Upon its initial release, Scarface earned $600,000 ($13,038,438 in 2022). Though this made it a bigger financial success than Hughes’s other films, it still probably only broke even instead of turning a profit. Hughes was known for spending a lot of money on his productions.

Hughes scrapped his plans to direct a sequel in 1933, thanks to increasingly stricter censorship demands. Eventually he removed Scarface from circulation due to not making enough money from it.

Despite its initial bombing at the box office, Scarface has gone on to become a classic, highly regarded by critics and regular viewers alike. In autumn 1946, it was translated and dubbed into Italian, with the characters’ names Americanised, and a few other changes made to appear less of a negative reflection on Italians.

In 1976, it was redubbed into Italian, with the changes reverted and the original Italian names and references restored.

In 1994, Scarface was chosen for preservation in the U.S. National Film Registry by the Library of Congress as “culturally, historically, or aesthetically significant.” Over the years, it’s frequently appeared on those incessant best-of lists.

Scarface is also considered one of the Big Three of early 1930s gangster films, the other two being The Public Enemy and Little Caesar.
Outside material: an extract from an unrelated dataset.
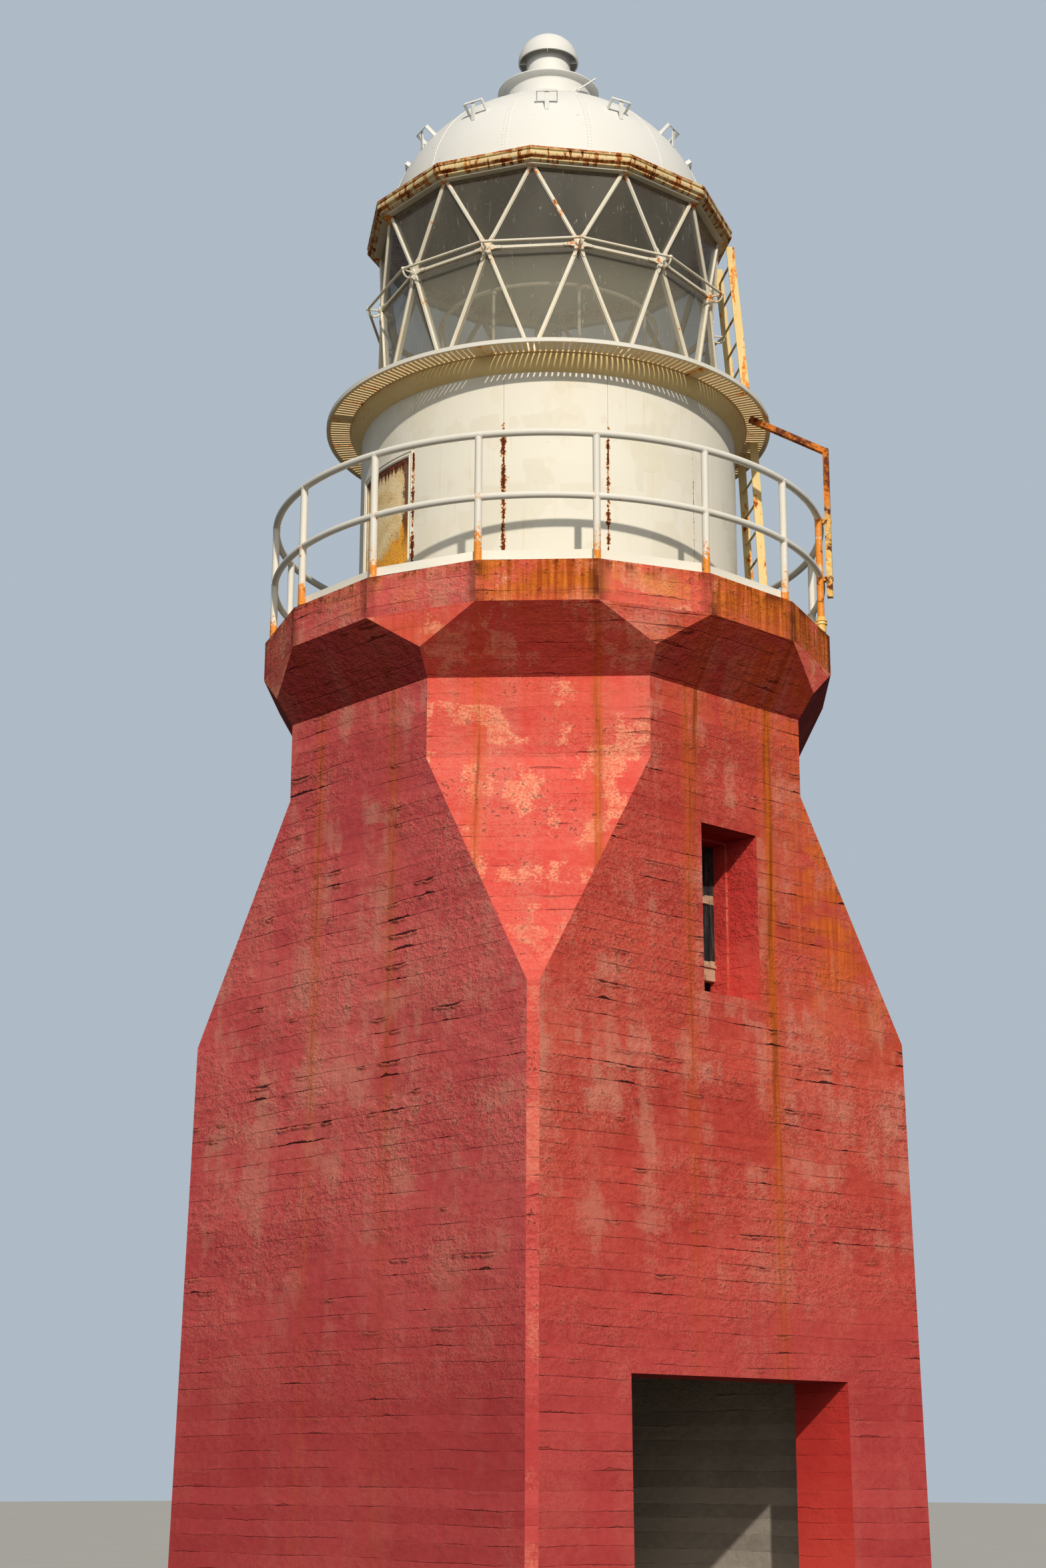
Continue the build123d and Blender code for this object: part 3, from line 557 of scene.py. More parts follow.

However, it was also the final major gangster film for some time, as the ridiculously restrictive Hays Code came crashing down on 1 July 1934 and made the subject matter impossible to depict properly.

In 1979, three years after Hughes’s death, the holding company Summa Corporation, which controlled his estate, released Scarface and seven other films from his vaults and sold their film rights to Universal. This led to a 1983 remake starring Al Pacino.

Since all events are linked together in this best of all possible worlds, Pacino said he was very inspired by Paul Muni, both as an actor in general and his work in Scarface in particular. It was also thanks to Scarface that Muni’s star began rapidly rising.

Additionally, Scarface launched the long leading man career of second lead George Raft, and it was Ann Dvorak’s best-known film.

In 2011, Universal announced plans for a new version, neither a remake or sequel, but rather with elements from both previous films. As of the last update in 2020, the current slated director is Luca Guadagnino, and the Coen brothers are the screenwriters.

The gripping story of an innocent fugitive (I Am a Fugitive from a Chain Gang at 90, Part II: Behind the scenes, reception, legacy)

Robert Elliott Burns, a shellshocked WWI veteran, was in the wrong place at the wrong time in 1921 Atlanta, and under the cruel judicial system of the 1920s, he was unfairly judged as guilty and sentenced to six to ten years in a hard-labor chain gang in Georgia. He escaped with help from a fellow prisoner, found refuge in Chicago, and started a successful new life.

Sadly, his marital troubles later led to him being extradited back to Georgia, despite fierce attempts to keep him in Chicago, and he went back into the South’s bestial prison system. In 1930, he escaped again, and in 1931, his memoirs were serialized in True Detective Mysteries magazine.

His story came out as a book in January 1932, I Am a Fugitive from a Georgia Chain Gang! Knowing a hot commodity when they saw one, Warner Brothers purchased film rights soon afterwards.

The studio’s story department originally voted against adapting the book to the silver screen, since “all the strong and vivid points in the story are certain to be eliminated by the present censorship board.” However, Jack Warner and Darryl F. Zanuck overrode them and went ahead with the project.

Roy Del Ruth, the studio’s highest-paid director, was assigned to the film, but he backed out for similar reasons to the story department. He thought it was too morbid and heavy, since God forbid a film not be all happy-clappy rainbows, glitter, daisies, puppies, and kittens. He also thought it would be box office poison and the last thing Depression audiences would want to see.

Mervyn LeRoy left his film in progress, 42nd Street, and took over directing duties. Howard J. Green and Brown Holmes wrote the screenplay.

Lead actor Paul Muni (né Frederich Meshilem Meier Weisenfreund) met with Robert Elliott Burns several times to get a raw, authentic feel for the real-life character he was playing. Not only did Muni want to learn how Burns walked, talked, and acted, he also wanted to acquire the smell of fear. As he said, “I don’t want to imitate you; I want to be you.”

Muni’s intensive research didn’t end there. He asked the studio to get its hands on every last newspaper and magazine article, book, and other media about the South’s horrific penal system. Muni also met a few California prison guards, one of whom had labored in a Southern chain gang.

Warner Brothers wouldn’t allow Muni to go all the way by meeting wardens and guards still in Georgia.

Film critics highly praised I Am a Fugitive from a Chain Gang, which was released 20 November 1932. It was the studio’s third-biggest film of 1932, earning $650,000 in the U.S. ($14,139,255 in 2022) and $949,000 abroad ($20,643,313 in 2022).

Audiences loved the film too, both as a gripping story and as a damning indictment of chain gangs. Many people hadn’t been aware of this cruel practice or how harsh the judicial system could be. As a result of this public outrage, Burns and many other prisoners successfully won their appeals and were released in January 1933.

J. Harold Hardy, a Georgia chain gang warden who appears as as character, sued Warner Brothers for a million dollars for “vicious, brutal, and false attacks.”

The film was nominated for three Academy Awards—Best Picture, Best Actor, and Best Sound Recording. The National Board of Review also gave it the 1932 award for Best Picture, and in 1991, it was added to the National Film Registry for being “culturally, historically, or aesthetically significant.”

In 1987, I Am a Fugitive from a Chain Gang was remade as The Man Who Broke 1,000 Chains, starring Val Kilmer in the leading role.